Was sind denn die nächsten Schritte in Bezug auf die AI Fashion Week?

Aktuell läuft das Publikums-Voting für die Top 10.

Man kann übrigens bis zum 8. Mai 2023 für meine Kollektion über den Link https://app.fashionweek.ai/collections/marina-embrace/desert-bloom voten.

Man muss sich allerdings mit Mail und Telefonnummer anmelden, um einen Betrug durch Bots auszuschließen. Aber ich denke, das ist in Ordnung, denn dadurch bleibt es immerhin fair.

Danach werden aus den Top 10 drei Gewinner*innen ausgewählt, die ihre Kollektionen auch tatsächlich umsetzen dürfen. Die werden dann mithilfe von Revolve produziert und verkauft.

Hast du schon Pläne für die Zukunft?

Einige. Mir ist es wichtig, dass möglichst viele Menschen die Möglichkeiten und Auswirkungen von KI begreifen, um mit diesem Potenzial wachsen zu können. Ich will zeigen, wie man diese Technologie auf kreative, sinnvolle und verantwortungsvolle Weise einsetzen kann.

Und es wäre großartig, mein Wissen und meine Erfahrung in diesem Bereich und insbesondere im Umgang mit bildergenerierenden KIs, mit anderen teilen zu können. Ich kann mir daher sehr gut vorstellen, Vorträge für Organisationen oder Firmen zu halten und Workshops anzubieten, um Menschen zu helfen, das Thema besser zu verstehen.

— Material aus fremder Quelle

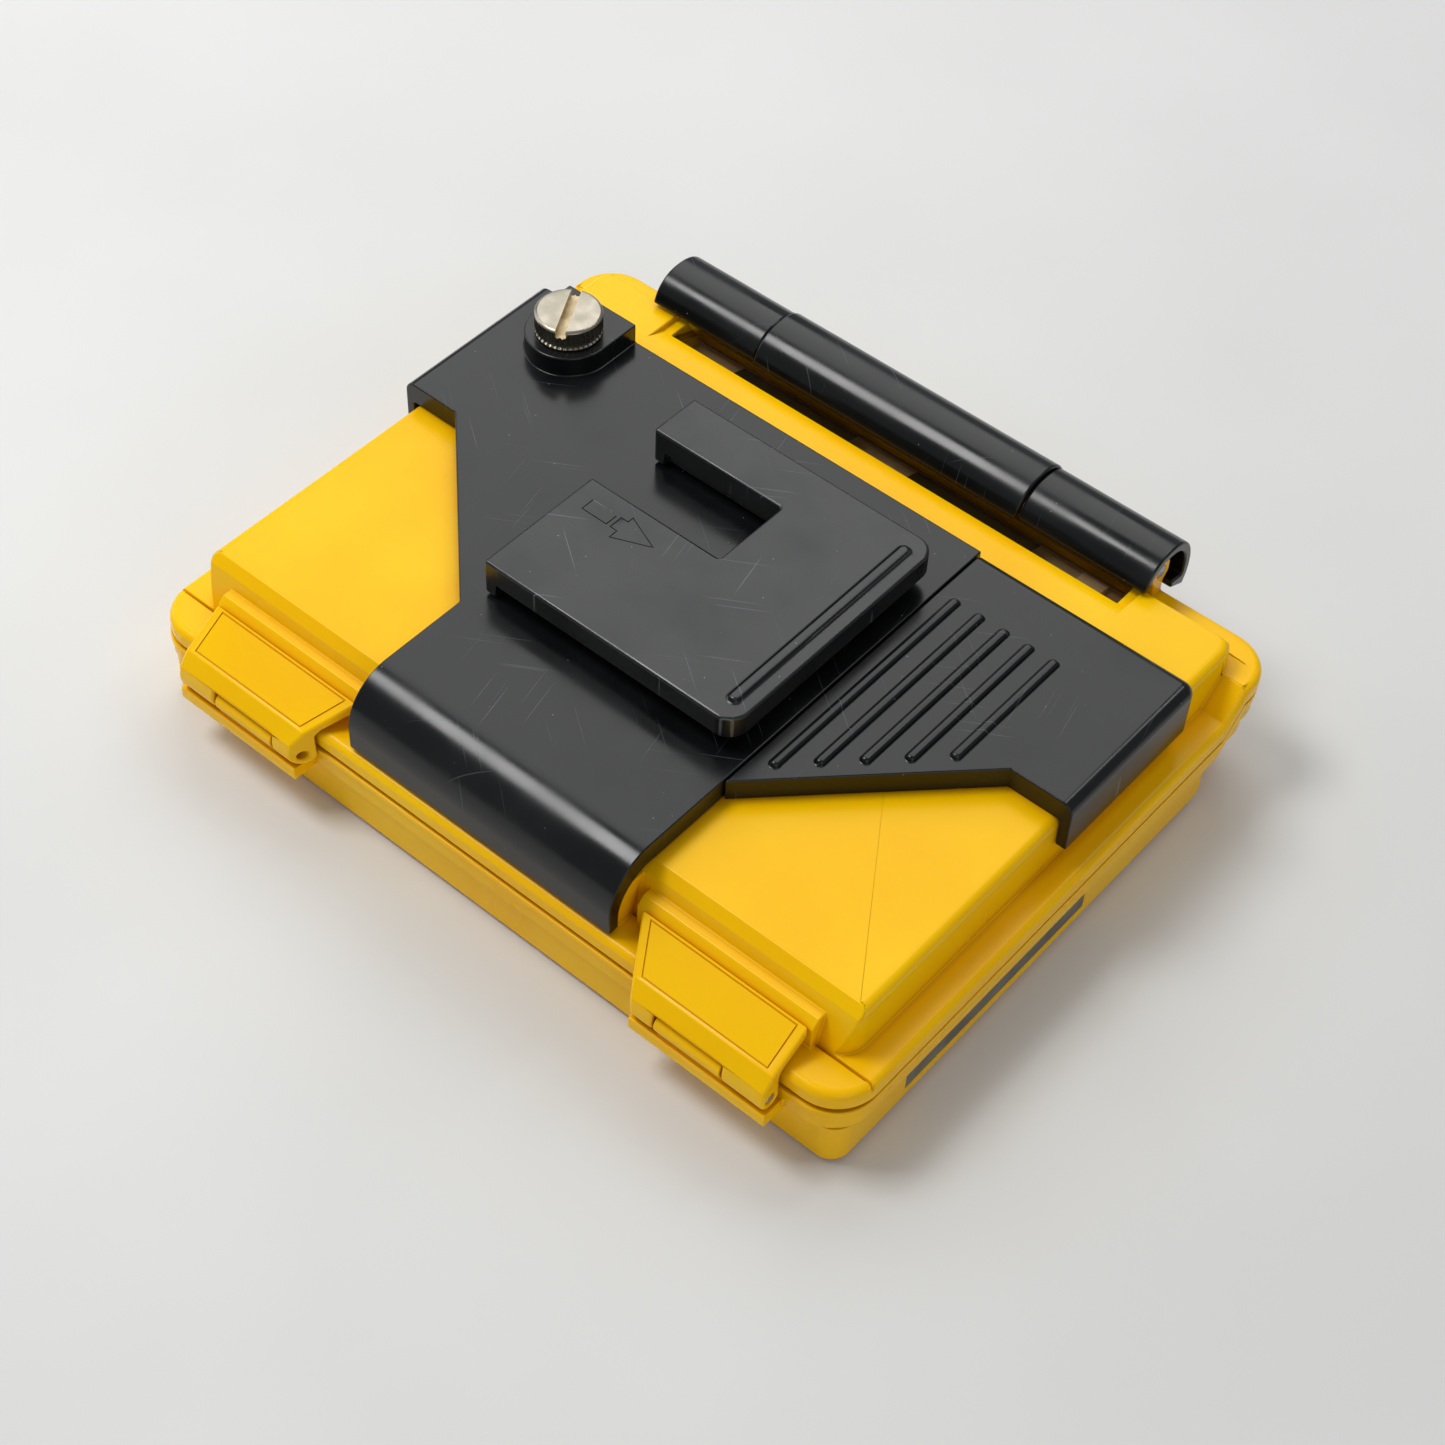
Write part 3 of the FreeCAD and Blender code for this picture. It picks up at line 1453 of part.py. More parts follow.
def make_contacts():
    """Build the contact plates and their springs at both ends of the battery bay."""
    shapes = []
    room = "(bay_right + bay_left - cell_long) / 2 - contact_thick"
    for row in ("-1", "1"):
        y = "(bay_front + bay_back) / 2 + (%s) * cell_pitch / 2" % row
        span = ("%s - contact_half" % y, "%s + contact_half" % y)
        tall = ("ground", "contact_half * 2")
        left = ("-bay_left", "-bay_left + contact_thick")
        right = ("bay_right - contact_thick", "bay_right")
        shapes.append(block(left, span, tall))
        shapes.append(block(right, span, tall))
        axis = (y, "contact_half")
        shapes.append(drum("X", axis, "cell_nub_radius", left[1], "%s + %s" % (left[1], room)))
        shapes.append(drum("X", axis, "cell_nub_radius", "%s - (%s)" % (right[0], room), right[0]))
    finish(join(shapes), "battery_contacts", "middle", "middle", "bay_floor + cell_radius - contact_half")


def make_reel(label, sign):
    """Build one reel spindle with its driving wheel."""
    wheel_foot = "deck_level + deck_thick + float_gap"
    shapes = [
        drum("Z", ("middle", "middle"), "reel_shaft", "reel_foot", wheel_foot + " + reel_wheel_thick"),
        drum("Z", ("middle", "middle"), "reel_wheel", wheel_foot, wheel_foot + " + reel_wheel_thick"),
        drum("Z", ("middle", "middle"), "reel_hub", "reel_foot", "deck_level - float_gap"),
    ]
    for turn in (0, 60, 120):
        fin = doc.addObject("Part::Box", "Fin")
        fin.setExpression("Length", link("reel_fin * 2"))
        fin.setExpression("Width", link("reel_fin_wide"))
        fin.setExpression("Height", link("deck_level - reel_foot - deck_thick * 2"))
        holder = FreeCAD.Placement(FreeCAD.Vector(), FreeCAD.Rotation(FreeCAD.Vector(0, 0, 1), turn))
        corner = FreeCAD.Vector(-value("reel_fin"), -value("reel_fin_wide") / 2, value("reel_foot"))
        fin.Placement = holder.multiply(FreeCAD.Placement(corner, FreeCAD.Rotation()))
        shapes.append(fin)
    finish(join(shapes), label, "%s * reel_x" % sign, "-reel_y", "ground")


def make_flywheel():
    """Build the flywheel with its belt drum and the capstan shaft."""
    foot = "deck_level + deck_thick + float_gap"
    crown = foot + " + flywheel_thick"
    top = crown + " + flywheel_groove"
    wheel = drum("Z", ("middle", "middle"), "flywheel_radius", foot, crown)
    rim = drum("Z", ("middle", "middle"), "flywheel_groove_radius", crown, top)
    shaft = drum("Z", ("middle", "middle"), "capstan_radius", "capstan_foot", top)
    finish(join([wheel, rim, shaft]), "flywheel", "capstan_x", "-capstan_y", "ground")


def make_motor():
    """Build the flat drive motor."""
    can = drum("Z", ("middle", "middle"), "motor_radius", "ground", "motor_tall")
    finish(can, "motor", "motor_x", "-motor_y", "deck_level + deck_thick")


def belt_level():
    """Return the height of the middle of the belt."""
    return "deck_level + deck_thick + float_gap + flywheel_thick + flywheel_groove / 2"


def make_motor_pulley():
    """Build the pulley of the motor."""
    wheel = drum("Z", ("middle", "middle"), "pulley_radius", "-pulley_tall / 2", "pulley_tall / 2")
    finish(join([wheel]), "motor_pulley", "motor_x", "-motor_y", belt_level())


def make_belt():
    """Build the drive belt as a loop round the pulley and the flywheel drum."""
    reach = value("belt_radius + touch_gap")
    small = FreeCAD.Vector(value("motor_x"), value("-motor_y"), 0)
    large = FreeCAD.Vector(value("capstan_x"), value("-capstan_y"), 0)
    small_radius = value("pulley_radius") + reach
    large_radius = value("flywheel_groove_radius") + reach
    along = (large - small).normalize()
    across = FreeCAD.Vector(-along.y, along.x, 0)
    lean = (small_radius - large_radius) / (large - small).Length
    rise = (1 - lean * lean) ** 0.5
    upper = along * lean + across * rise
    lower = along * lean - across * rise
    ends = [small + upper * small_radius, large + upper * large_radius]
    ends += [large + lower * large_radius, small + lower * small_radius]
    path = Part.Wire([
        Part.LineSegment(ends[0], ends[1]).toShape(),
        Part.Arc(ends[1], large + along * large_radius, ends[2]).toShape(),
        Part.LineSegment(ends[2], ends[3]).toShape(),
        Part.Arc(ends[3], small - along * small_radius, ends[0]).toShape(),
    ])
    ring = Part.Wire([Part.Circle(ends[0], ends[1] - ends[0], value("belt_radius")).toShape()])
    loop = doc.addObject("Part::Feature", "Belt")
    loop.Shape = path.makePipeShell([ring], True, False)
    finish(loop, "drive_belt", "middle", "middle", belt_level())


def make_head_bracket():
    """Build the bracket in front of the cassette with the pinch pivot."""
    level = ("bracket_level", "bracket_level + bracket_thick")
    back = "-deck_front + bracket_thick"
    plate = block(("-bracket_left", "bracket_right"), ("-bracket_front", back), level)
    upright = block(("-bracket_left", "bracket_right"), ("-deck_front", back), (level[0], "deck_level"))
    pivot = drum("Z", ("pinch_x", "-pinch_y"), "pinch_pin", "pinch_foot", "bracket_level")
    finish(join([plate, upright, pivot]), "head_bracket")


def make_tape_head():
    """Build the tape head under the bracket."""
    head = block(("-head_half", "head_half"), ("ground", "head_deep"), ("head_foot", "bracket_level"))
    finish(join([head]), "tape_head", "-head_half", "-head_front", "head_foot")


def make_pinch_arm():
    """Build the swinging arm that carries the pinch roller."""
    low = "bracket_level - pinch_arm_thick - slip_gap"
    span = (low, "bracket_level - slip_gap")
    bar = block(("-pinch_reach", "ground"), ("-pinch_arm_wide / 2", "pinch_arm_wide / 2"), span)
    ends = [
        drum("Z", ("middle", "middle"), "pinch_arm_wide / 2", span[0], span[1]),
        drum("Z", ("-pinch_reach", "middle"), "pinch_arm_wide / 2", span[0], span[1]),
    ]
    axle = drum("Z", ("-pinch_reach", "middle"), "pinch_pin", "pinch_foot", low + " + slip_gap")
    bore = drum("Z", ("middle", "middle"), "pinch_pin + touch_gap", "pinch_foot", "deck_level")
    finish(carve(join([bar] + ends + [axle]), [bore]), "pinch_arm", "pinch_x", "-pinch_y", "ground")


def make_pinch_roller():
    """Build the rubber pinch roller."""
    tyre = drum("Z", ("middle", "middle"), "pinch_radius", "ground", "pinch_tall")
    bore = drum("Z", ("middle", "middle"), "pinch_pin + touch_gap", "-slip_gap", "pinch_tall + slip_gap")
    finish(carve(tyre, [bore]), "pinch_roller", "pinch_x - pinch_reach", "-pinch_y", "pinch_foot + slip_gap")


def make_board():
    """Build the circuit board."""
    plate = block(
        ("ground", "board_left - board_right"),
        ("ground", "board_front - board_back"),
        ("ground", "board_thick"),
    )
    finish(join([plate]), "circuit_board", "-board_left", "-board_front", "deck_level + deck_thick")


def board_top():
    """Return the height of the top of the circuit board."""
    return "deck_level + deck_thick + board_thick"


def make_tuner_parts():
    """Build the tuning capacitor and the volume control on the board."""
    for label, y in zip(("tuning_capacitor", "volume_control"), knob_centres()):
        can = block(
            ("ground", "tuner_half * 2"),
            ("-tuner_half", "tuner_half"),
            ("ground", "tuner_tall"),
        )
        stem = ("board_left - knob_x", "middle")
        well = drum("Z", stem, "knob_bore", "-slip_gap", "tuner_tall + slip_gap")
        finish(carve(can, [well]), label, "-board_left", y, board_top())


def make_thumb_wheels():
    """Build the tuning and volume thumb wheels."""
    for label, y in zip(("tuning_knob", "volume_knob"), knob_centres()):
        disc = drum("Z", ("middle", "middle"), "knob_radius", "ground", "knob_thick")
        stub = drum("Z", ("middle", "middle"), "knob_bore - slip_gap", "-tuner_tall", "slip_gap")
        finish(join([disc, stub]), label, "-knob_x", y, "knob_foot")


def make_buttons():
    """Build the four push buttons of the side wall."""
    labels = ("button_play", "button_stop", "button_forward", "button_rewind")
    for label, y in zip(labels, button_centres()):
        cap = block(
            ("ground", "button_out - button_in"),
            ("-button_half", "button_half"),
            ("ground", "button_tall"),
        )
        collar = block(
            ("button_out - button_in - button_collar", "button_out - button_in"),
            ("-button_half - slip_gap * 2", "button_half + slip_gap * 2"),
            ("-swing_gap", "button_tall + swing_gap"),
        )
        finish(join([cap, collar]), label, "-button_out", y, "button_foot")


def make_switches():
    """Build the row of switches behind the buttons."""
    shapes = []
    for y in button_centres():
        shapes.append(
            block(
                ("ground", "switch_deep"),
                ("%s - switch_half" % y, "%s + switch_half" % y),
                ("ground", "switch_tall"),
            )
        )
    rail = block(
        ("switch_deep - board_thick", "switch_deep"),
        ("-board_back + slip_gap", "-button_first + 3 * button_pitch + button_half"),
        ("-board_thick", "switch_tall / 2"),
    )
    finish(join(shapes + [rail]), "button_switches", "-switch_x", "middle", board_top())


def make_jack():
    """Build the earphone socket."""
    side = ("-jack_half", "jack_half")
    case = block(("-jack_out", "-jack_in"), side, ("ground", "jack_tall"))
    nose = drum("X", ("middle", "jack_tall / 2"), "jack_nose", "-jack_nose_out", "-jack_out + slip_gap")
    bore_end = "-jack_nose_out + jack_bore_deep"
    bore = drum("X", ("middle", "jack_tall / 2"), "jack_bore", "-jack_nose_out - slip_gap", bore_end)
    finish(carve(join([case, nose]), [bore]), "headphone_jack", "middle", "jack_y", "jack_foot")


def make_lid_window():
    """Build the pane of the lid."""
    pane = block(
        ("-window_half + touch_gap", "window_half - touch_gap"),
        ("-window_front + touch_gap", "window_back - touch_gap"),
        ("ground", "window_thick"),
    )
    left, front = "-window_half + touch_gap", "-window_front + touch_gap"
    finish(join([pane]), "lid_window", left, front, "window_recess")


def make_label_plate():
    """Build the blank plate on the side of the lid."""
    plate = block(
        ("ground", "label_thick"),
        ("ground", "label_back + label_front - slip_gap"),
        ("ground", "label_top - label_foot - slip_gap"),
    )
    x = "body_half - label_thick - slip_gap"
    finish(join([plate]), "label_plate", x, "-label_front + touch_gap", "label_foot + touch_gap")


def make_cassette_springs():
    """Build the two leaf springs that press on the cassette."""
    shapes = []
    for sign in ("-1", "1"):
        x = "%s * spring_x" % sign
        across = ("%s - spring_half" % x, "%s + spring_half" % x)
        foot = ("%s - spring_wide / 2" % x, "%s + spring_wide / 2" % x)
        along = ("spring_y - spring_wide", "spring_y")
        shapes.append(block(across, along, ("spring_rise", "spring_rise + spring_thick")))
        shapes.append(block(foot, along, ("ground", "spring_rise + slip_gap")))
    finish(join(shapes), "cassette_springs", "middle", "middle", "lid_floor")


def write_parts():
    """Check every sub-part and write it to its own file."""
    doc.recompute()
    for thing in doc.Objects:
        faults = [mark for mark in thing.State if mark in ("Invalid", "Error")]
        if faults:
            raise RuntimeError("%s is %s" % (thing.Label, faults))
    for thing in NODES:
        shape = thing.Shape
        if shape.isNull() or not shape.isValid():
            raise RuntimeError("%s has no valid shape" % thing.Label)
        shape.exportStep("parts/%s.step" % thing.Label)
        box = shape.BoundBox
        spans = (box.XMin, box.XMax, box.YMin, box.YMax, box.ZMin, box.ZMax)
        print(thing.Label, len(shape.Solids), round(shape.Volume, 1), [round(side, 2) for side in spans])


def make_all():
    """Build every sub-part."""
    make_rear_case()
    make_side_cover()
    gap = "bar_seam_gap / 2"
    make_hinge_cover("hinge_cover_left", "-bar_left", "-seam_left - " + gap)
    make_hinge_cover_centre()
    make_hinge_cover("hinge_cover_right", "seam_right + " + gap, "bar_right")
    make_hinge_pin()
    make_gasket()
    make_cover_seal()
    make_insert()
    make_dial_window()
    make_dial_plate()
    make_dial_pointer()
    make_deck_plate()
    make_case_screws()
    make_cell("battery_front", "-1")
    make_cell("battery_rear", "1")
    make_contacts()
    make_board()
    make_tuner_parts()
    make_thumb_wheels()
    make_buttons()
    make_switches()
    make_jack()
    make_motor()
    make_motor_pulley()
    make_belt()
    make_flywheel()
    make_reel("supply_reel", "-1")
    make_reel("takeup_reel", "1")
    make_head_bracket()
    make_tape_head()
    make_pinch_arm()
    make_pinch_roller()
    make_front_lid()
    make_lid_window()
    make_label_plate()
    make_cassette_springs()
    make_latch("latch_left", -1)
    make_latch("latch_right", 1)
    make_latch_pins()
    make_battery_cover()
    make_coin_screw()
    make_ring()
    make_belt_clip()


fill_sheet()
make_all()
write_parts()
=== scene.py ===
import json
import logging
import math
from dataclasses import dataclass, field
from enum import Enum
from typing import Callable, Iterator, Sequence

import bmesh
import bpy
import numpy as np
from mathutils import Matrix, Vector


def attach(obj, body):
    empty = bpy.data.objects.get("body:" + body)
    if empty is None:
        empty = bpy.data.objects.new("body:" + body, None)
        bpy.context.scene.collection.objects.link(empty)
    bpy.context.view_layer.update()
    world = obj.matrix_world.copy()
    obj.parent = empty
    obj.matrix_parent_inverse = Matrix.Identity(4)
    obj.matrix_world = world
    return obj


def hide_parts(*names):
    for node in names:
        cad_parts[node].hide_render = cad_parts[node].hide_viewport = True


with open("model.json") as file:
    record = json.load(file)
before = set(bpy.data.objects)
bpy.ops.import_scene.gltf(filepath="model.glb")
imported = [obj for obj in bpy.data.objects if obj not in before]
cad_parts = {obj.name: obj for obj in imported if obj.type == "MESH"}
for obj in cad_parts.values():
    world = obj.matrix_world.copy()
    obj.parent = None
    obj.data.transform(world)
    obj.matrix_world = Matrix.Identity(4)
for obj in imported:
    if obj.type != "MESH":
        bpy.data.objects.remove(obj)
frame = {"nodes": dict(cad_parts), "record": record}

LOG = logging.getLogger("pocket_player")
Piece, Mesh, Tree, Socket = bpy.types.Object, bpy.types.Mesh, bpy.types.NodeTree, bpy.types.NodeSocket

# A millimetre in metres, and a metre in millimetres: a pattern's scale is METRE over its real size.
MM = 0.001
METRE = 1000.0
# Degrees above which an edge is sharp, and below which neighbouring faces count as one flat face.
SHARP = 32.0
FLAT = 0.3
# Millimetres within which points are joined: in the copy of a CAD node, and in a piece worked out here.
NODE_GAP = 0.002
FINE_GAP = 0.0005
# Steps across a rounded edge, and how strongly the large faces lead the shading, up to 100.
EDGE_STEPS = 3
LARGE_FACES_LEAD = 100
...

Außerdem möchte ich ein deutschsprachiges Netzwerk aufbauen, in dem KI-Interessierte und Enthusiasten ihre Erfahrungen mit verschiedenen KI-Tools teilen, voneinander lernen und gegebenenfalls neue Kontakte für eigene Projekte knüpfen können. Denn es gibt da so viele spannende Möglichkeiten.